Would I convert to Christianity or embrace it if my experience with it was like Christ's experience with the Pharisees? Let me be blunt. When I read Matthew's 23rd chapter, it stung. How many times have I professed a belief or posted a call to action and then sat silent and unmoved? How many times have I presented a false picture of my interior life so that the exterior looks like I am an exemplary (fill in the black)? It's no wonder people increasingly don't want anything to do with Christians. Human beings long for authenticity, for sincerity, for integrity, for consistency, for truth. If we are not striving for those things, then we are faith without works, dead, a rotting corpse beneath a shining stone.

The challenge, then, requires introspection.

To pray, often. (Especially this litany of humility.)

To be kind, always, in how I interact with others.

To put correction of others second always to compassion and understanding.

To earnestly seek and purify the motivation of my actions.

To recognize my own rationalizations and quell them.

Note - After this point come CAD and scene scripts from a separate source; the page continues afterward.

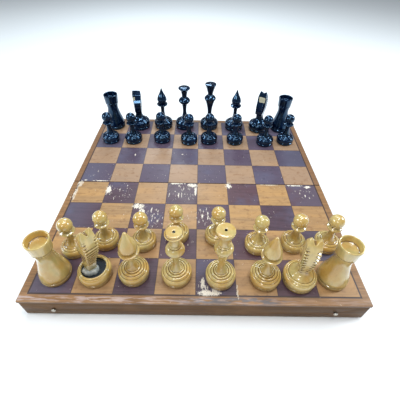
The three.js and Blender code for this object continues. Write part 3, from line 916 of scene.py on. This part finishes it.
def knight_foot(radius):
    """The foot of a knight, with the socket that its head is glued into."""
    outline = Outline().to((radius - 1.4, 0), (radius - 0.8, 0.6), (radius - 0.5, 4.2))
    outline.to((radius - 1.5, 4.8), (radius - 1.5, 5.2), (radius - 0.4, 5.9))
    outline.bend((radius + 0.1, 8.0), (radius - 0.05, 10.6), 5)
    outline.bend((radius - 0.3, 13.6), (radius - 2.0, 14.9), 8)
    outline.to((radius - 2.6, 14.7), (radius - 3.1, 15.6))
    outline.bend((radius - 3.8, 16.5), (SOCKET + 0.2, 16.5), 3)
    return outline.to((SOCKET, 15.9), (SOCKET - 0.1, 10.2), (SOCKET - 0.8, 9.5), (0, 9.3))


def varnish(colour):
    """The finish of a colour's men and the slot it stands for."""
    if colour == "white":
        return made("varnished_pale_wood", pale_wood), "white_wood"
    return made("glossy_lacquer", black_lacquer), "black_lacquer"


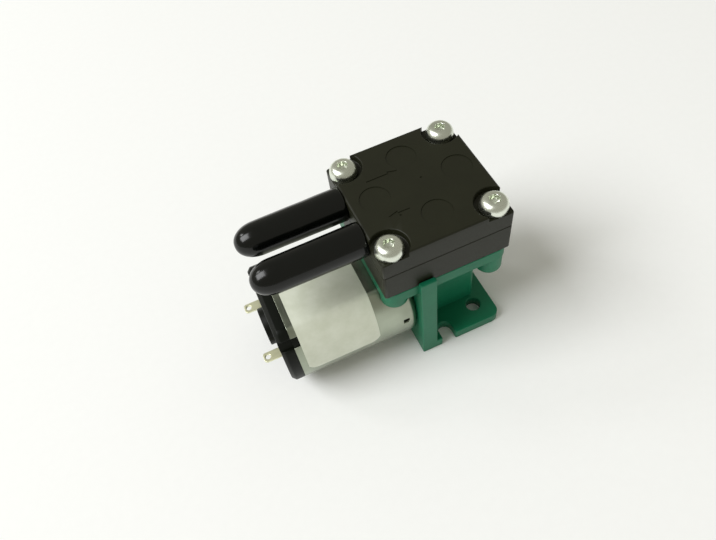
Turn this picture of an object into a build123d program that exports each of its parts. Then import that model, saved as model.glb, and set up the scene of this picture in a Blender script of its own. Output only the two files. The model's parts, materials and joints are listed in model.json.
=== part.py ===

To listen more than I respond.

To humbly address my own flaws and biases.

To not assume the worst of others but to engage the person first as a human being, valuable and worthy of love.

To tend towards inclusiveness rather than exclusiveness. 

To put others' feelings above my own desire to be right, and conversely, to put my own feelings second to what is objectively right for others. 

To seek healing.

To act in whatever capacity I have in corporal works of mercy

And to recognize that without Grace, I'm going to fail at every turn.